Even with a collaborative interface between the human and computer that allows the expression of confidence, if the computer is stuck thinking about a string of texts then the user may have a hard time feeding it useful information. Telling Watson that “Toronto” is a wrong answer to the question above will only help if it has some way of internalizing that the most popular real-world city by that name is not in the U.S.
Historically, national security operatives and analysts have attempted to overcome computers’ focus on strings of text by tediously curating complex search queries, creating long queries of keywords, joined by ANDs, ORs and NOTs to try to capture every possible string of relevant text. Unfortunately this method fails at finding new variations, misspellings or terms. Instead, analysts should be able to issue queries with respect to known key players – persons, places and other things – in the data. The system can filter the data based on real-world things and the analyst can refine the results.
In addition, a system centered on key players instead of keywords can help users track “ghosts” – entities appearing in raw data but that are otherwise unknown.

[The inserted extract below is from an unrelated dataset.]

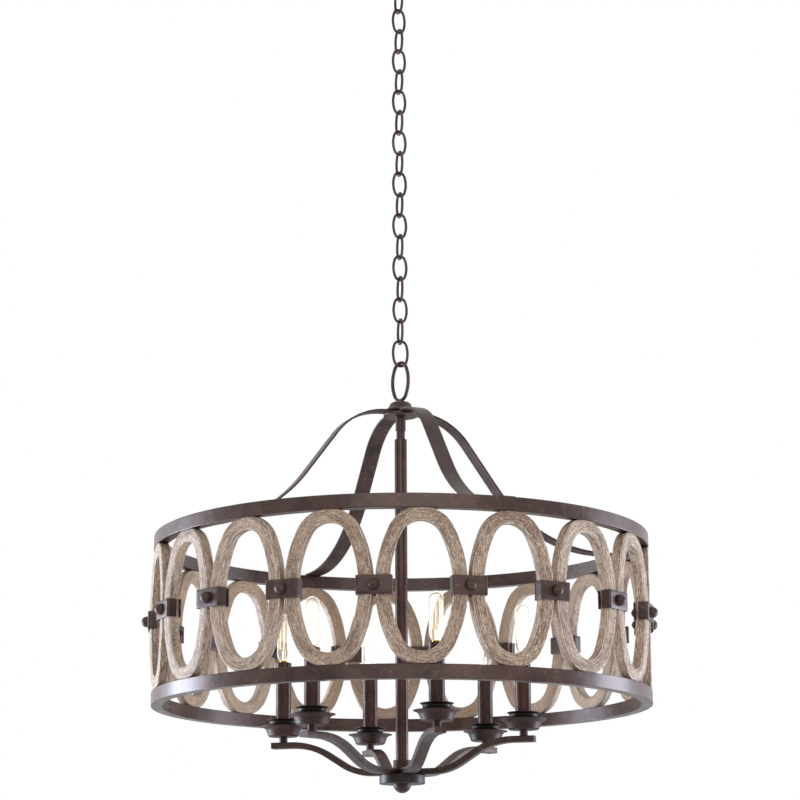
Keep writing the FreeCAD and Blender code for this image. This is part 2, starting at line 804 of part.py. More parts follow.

Imagine a hypothetical terrorist incident, where a few hours earlier the computer sees social media messages on networks of interests. By focusing on key players, not keywords, it realizes that although the level of “chatter” is normal, a single person is being frequently mentioned in these messages by a variety of names. Although this person is unknown to the system, it’s able to connect all the names together as referring to him and to flag him as receiving an unusually high amount of attention. An analyst is alerted to this, reviews the messages that the computer has grouped and takes action.
It’s an exciting time to be applying human-computer collaboration to the challenges before us. Systems like Watson may need us as much as we need them.